▽

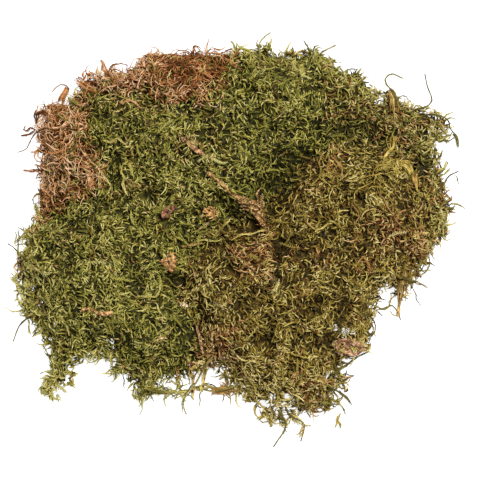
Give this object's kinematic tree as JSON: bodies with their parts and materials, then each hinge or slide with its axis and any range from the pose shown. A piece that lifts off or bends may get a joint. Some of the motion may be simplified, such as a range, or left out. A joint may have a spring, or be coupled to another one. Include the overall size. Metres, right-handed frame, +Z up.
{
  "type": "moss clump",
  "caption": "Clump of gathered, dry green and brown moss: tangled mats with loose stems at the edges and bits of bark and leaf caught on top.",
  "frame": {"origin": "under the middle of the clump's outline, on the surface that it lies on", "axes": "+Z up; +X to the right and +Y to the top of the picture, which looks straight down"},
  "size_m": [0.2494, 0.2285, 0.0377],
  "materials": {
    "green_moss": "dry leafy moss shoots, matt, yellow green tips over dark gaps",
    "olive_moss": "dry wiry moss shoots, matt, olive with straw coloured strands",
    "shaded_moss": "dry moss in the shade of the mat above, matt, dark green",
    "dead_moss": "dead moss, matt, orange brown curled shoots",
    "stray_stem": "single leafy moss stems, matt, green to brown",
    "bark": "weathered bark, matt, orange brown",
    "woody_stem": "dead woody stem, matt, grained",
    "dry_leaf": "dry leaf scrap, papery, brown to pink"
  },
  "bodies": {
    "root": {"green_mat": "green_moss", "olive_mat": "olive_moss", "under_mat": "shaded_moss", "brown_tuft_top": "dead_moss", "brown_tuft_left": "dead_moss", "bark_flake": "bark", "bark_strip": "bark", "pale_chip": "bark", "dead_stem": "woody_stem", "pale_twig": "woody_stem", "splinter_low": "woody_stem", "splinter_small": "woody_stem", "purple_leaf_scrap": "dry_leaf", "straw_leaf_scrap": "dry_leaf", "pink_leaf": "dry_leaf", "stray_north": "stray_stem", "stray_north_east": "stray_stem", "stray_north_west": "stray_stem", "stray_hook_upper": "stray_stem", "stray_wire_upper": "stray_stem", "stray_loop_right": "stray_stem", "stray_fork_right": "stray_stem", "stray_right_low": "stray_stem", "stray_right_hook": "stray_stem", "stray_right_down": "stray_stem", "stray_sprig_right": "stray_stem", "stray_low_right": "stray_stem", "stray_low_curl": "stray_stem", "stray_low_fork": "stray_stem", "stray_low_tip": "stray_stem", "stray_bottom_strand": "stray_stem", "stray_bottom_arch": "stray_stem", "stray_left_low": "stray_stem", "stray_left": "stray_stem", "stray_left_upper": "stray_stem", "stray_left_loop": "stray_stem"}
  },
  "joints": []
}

△
▽

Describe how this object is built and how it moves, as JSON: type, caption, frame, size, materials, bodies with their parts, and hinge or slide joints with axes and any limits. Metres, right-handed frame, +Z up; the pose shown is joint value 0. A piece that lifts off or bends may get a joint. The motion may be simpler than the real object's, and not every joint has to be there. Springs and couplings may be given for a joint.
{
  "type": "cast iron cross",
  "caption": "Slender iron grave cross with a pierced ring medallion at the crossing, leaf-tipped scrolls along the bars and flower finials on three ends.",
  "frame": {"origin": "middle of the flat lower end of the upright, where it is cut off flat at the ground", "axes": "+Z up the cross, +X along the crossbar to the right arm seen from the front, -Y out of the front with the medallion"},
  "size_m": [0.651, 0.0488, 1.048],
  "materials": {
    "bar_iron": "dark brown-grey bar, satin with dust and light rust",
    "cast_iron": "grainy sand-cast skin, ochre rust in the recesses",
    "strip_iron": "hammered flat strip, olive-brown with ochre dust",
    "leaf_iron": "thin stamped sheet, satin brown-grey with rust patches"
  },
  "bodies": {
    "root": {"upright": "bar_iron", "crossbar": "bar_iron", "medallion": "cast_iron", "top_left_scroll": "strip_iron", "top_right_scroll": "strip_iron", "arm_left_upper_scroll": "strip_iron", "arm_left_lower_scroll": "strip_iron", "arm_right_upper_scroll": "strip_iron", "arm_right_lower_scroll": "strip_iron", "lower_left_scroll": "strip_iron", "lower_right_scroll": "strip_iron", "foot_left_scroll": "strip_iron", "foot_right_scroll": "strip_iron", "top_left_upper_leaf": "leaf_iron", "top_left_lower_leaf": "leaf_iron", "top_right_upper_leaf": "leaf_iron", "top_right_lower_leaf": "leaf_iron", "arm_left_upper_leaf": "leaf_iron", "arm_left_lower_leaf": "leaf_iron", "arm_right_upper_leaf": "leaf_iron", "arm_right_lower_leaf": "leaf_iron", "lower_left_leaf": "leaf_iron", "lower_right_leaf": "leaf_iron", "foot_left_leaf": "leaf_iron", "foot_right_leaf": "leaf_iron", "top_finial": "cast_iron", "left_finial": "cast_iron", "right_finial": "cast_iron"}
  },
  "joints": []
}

△

WHAT THIS TASK INVOLVES
Extract every line of the records above that contains the word "slide".

WRITTEN REPLY
Give this object's kinematic tree as JSON: bodies with their parts and materials, then each hinge or slide with its axis and any range from the pose shown. A piece that lifts off or bends may get a joint. Some of the motion may be simplified, such as a range, or left out. A joint may have a spring, or be coupled to another one. Include the overall size. Metres, right-handed frame, +Z up.
Describe how this object is built and how it moves, as JSON: type, caption, frame, size, materials, bodies with their parts, and hinge or slide joints with axes and any limits. Metres, right-handed frame, +Z up; the pose shown is joint value 0. A piece that lifts off or bends may get a joint. The motion may be simpler than the real object's, and not every joint has to be there. Springs and couplings may be given for a joint.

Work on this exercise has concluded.